What this task involves: Look below. Copy each line that has "objects" in it.

Data listing:
* START *
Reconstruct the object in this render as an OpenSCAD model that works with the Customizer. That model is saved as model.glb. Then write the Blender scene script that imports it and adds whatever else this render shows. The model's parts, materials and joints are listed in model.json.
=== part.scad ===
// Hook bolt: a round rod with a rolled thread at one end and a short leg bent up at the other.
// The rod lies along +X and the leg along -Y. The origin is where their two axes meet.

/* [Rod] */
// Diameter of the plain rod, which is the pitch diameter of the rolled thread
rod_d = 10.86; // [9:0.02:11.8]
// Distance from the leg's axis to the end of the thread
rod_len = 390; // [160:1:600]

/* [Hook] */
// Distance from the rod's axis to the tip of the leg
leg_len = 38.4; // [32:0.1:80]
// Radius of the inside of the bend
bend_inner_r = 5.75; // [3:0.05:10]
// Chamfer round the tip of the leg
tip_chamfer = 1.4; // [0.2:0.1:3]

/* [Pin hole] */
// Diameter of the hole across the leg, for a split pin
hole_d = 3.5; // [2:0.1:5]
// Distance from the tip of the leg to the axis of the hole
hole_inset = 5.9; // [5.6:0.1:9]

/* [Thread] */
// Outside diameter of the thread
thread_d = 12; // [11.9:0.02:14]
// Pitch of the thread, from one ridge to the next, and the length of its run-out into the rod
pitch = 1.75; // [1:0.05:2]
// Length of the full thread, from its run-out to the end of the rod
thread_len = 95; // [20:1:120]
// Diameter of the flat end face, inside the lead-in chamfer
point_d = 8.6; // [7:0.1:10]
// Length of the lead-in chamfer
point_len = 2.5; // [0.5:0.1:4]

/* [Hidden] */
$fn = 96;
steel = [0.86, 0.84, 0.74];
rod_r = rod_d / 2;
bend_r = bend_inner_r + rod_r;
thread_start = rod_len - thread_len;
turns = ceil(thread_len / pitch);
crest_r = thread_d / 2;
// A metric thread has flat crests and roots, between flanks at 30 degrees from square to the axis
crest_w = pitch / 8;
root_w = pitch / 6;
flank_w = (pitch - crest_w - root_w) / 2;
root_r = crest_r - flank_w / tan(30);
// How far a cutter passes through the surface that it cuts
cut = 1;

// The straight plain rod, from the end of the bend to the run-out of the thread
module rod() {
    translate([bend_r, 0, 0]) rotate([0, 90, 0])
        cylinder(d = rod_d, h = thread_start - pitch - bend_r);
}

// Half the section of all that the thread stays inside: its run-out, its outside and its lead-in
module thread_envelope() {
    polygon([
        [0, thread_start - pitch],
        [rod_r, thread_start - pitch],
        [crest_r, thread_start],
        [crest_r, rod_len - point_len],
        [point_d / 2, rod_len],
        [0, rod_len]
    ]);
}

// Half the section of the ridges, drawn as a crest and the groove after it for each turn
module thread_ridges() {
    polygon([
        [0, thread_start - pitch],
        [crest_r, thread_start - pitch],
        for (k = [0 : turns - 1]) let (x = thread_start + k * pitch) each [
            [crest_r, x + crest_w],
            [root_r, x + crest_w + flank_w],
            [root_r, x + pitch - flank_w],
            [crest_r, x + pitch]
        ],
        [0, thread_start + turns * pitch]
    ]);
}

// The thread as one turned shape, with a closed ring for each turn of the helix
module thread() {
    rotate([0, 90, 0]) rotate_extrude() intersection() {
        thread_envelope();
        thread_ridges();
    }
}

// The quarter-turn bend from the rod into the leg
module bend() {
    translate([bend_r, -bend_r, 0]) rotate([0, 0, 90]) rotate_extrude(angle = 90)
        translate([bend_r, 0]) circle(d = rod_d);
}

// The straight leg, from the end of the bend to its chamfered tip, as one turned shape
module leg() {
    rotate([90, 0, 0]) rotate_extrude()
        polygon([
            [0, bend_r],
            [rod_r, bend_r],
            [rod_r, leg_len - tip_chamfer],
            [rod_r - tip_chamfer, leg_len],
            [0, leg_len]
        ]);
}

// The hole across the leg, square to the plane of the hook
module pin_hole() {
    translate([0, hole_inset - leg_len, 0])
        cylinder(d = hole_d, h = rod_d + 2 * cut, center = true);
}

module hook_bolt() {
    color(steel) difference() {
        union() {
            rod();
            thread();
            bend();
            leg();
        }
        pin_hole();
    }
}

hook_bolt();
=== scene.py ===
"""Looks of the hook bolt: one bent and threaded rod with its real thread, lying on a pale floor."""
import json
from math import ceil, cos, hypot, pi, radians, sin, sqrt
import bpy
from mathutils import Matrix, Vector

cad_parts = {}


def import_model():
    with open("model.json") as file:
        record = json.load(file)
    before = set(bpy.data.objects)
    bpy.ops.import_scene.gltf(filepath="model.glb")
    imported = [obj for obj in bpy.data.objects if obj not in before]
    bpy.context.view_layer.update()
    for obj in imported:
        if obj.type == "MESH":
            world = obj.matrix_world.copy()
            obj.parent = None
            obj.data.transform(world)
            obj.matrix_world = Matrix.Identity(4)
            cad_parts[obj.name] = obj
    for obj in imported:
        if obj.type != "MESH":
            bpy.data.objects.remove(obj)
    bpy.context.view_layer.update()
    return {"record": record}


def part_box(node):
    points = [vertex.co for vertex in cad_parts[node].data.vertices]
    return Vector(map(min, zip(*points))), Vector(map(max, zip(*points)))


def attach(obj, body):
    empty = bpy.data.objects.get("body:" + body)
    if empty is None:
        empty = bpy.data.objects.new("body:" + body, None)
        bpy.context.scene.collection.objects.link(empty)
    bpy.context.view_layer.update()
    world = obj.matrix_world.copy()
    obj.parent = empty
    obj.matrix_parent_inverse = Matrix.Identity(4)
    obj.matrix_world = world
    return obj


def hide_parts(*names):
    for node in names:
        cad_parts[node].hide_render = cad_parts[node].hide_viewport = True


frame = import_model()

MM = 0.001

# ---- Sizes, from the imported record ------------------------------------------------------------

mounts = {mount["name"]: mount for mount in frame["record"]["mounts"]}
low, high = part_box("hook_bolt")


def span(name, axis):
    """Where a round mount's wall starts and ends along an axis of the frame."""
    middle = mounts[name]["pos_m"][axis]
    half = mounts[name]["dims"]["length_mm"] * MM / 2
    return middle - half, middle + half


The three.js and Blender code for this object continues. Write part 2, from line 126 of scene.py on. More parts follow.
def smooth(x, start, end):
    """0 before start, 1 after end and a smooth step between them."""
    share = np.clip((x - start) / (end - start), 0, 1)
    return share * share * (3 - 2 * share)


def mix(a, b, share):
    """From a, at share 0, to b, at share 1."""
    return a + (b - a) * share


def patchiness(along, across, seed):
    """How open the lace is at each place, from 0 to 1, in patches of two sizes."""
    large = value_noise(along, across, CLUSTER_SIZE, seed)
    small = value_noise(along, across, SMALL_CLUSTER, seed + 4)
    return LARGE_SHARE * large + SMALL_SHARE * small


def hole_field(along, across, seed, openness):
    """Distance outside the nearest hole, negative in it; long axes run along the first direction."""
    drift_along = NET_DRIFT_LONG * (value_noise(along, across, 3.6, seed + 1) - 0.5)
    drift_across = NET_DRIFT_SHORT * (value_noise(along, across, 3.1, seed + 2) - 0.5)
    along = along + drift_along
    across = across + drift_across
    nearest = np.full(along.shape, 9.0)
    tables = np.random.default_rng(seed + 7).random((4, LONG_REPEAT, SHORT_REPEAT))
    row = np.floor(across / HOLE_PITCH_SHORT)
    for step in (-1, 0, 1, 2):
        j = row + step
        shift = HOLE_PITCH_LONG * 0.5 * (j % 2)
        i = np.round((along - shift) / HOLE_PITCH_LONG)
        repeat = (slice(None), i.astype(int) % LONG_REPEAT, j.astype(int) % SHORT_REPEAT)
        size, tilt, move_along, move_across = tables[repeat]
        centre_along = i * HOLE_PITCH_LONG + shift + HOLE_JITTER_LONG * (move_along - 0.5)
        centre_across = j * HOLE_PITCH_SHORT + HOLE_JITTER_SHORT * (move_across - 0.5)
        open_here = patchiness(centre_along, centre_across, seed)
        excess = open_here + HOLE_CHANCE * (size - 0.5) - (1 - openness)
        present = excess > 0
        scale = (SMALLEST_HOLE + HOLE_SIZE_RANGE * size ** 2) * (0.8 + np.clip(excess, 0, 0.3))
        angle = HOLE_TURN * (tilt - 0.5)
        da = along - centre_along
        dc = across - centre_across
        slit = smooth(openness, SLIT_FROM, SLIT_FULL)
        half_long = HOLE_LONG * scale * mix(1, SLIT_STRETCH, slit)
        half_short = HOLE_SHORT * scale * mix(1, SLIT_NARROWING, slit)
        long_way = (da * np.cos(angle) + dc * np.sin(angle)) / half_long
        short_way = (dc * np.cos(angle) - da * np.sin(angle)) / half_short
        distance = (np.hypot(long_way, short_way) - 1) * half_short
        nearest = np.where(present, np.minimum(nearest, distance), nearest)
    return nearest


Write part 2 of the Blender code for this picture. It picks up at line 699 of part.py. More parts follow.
* END *
Output for this exercise:
    before = set(bpy.data.objects)
    imported = [obj for obj in bpy.data.objects if obj not in before]
            bpy.data.objects.remove(obj)
    empty = bpy.data.objects.get("body:" + body)
        empty = bpy.data.objects.new("body:" + body, None)
        bpy.context.scene.collection.objects.link(empty)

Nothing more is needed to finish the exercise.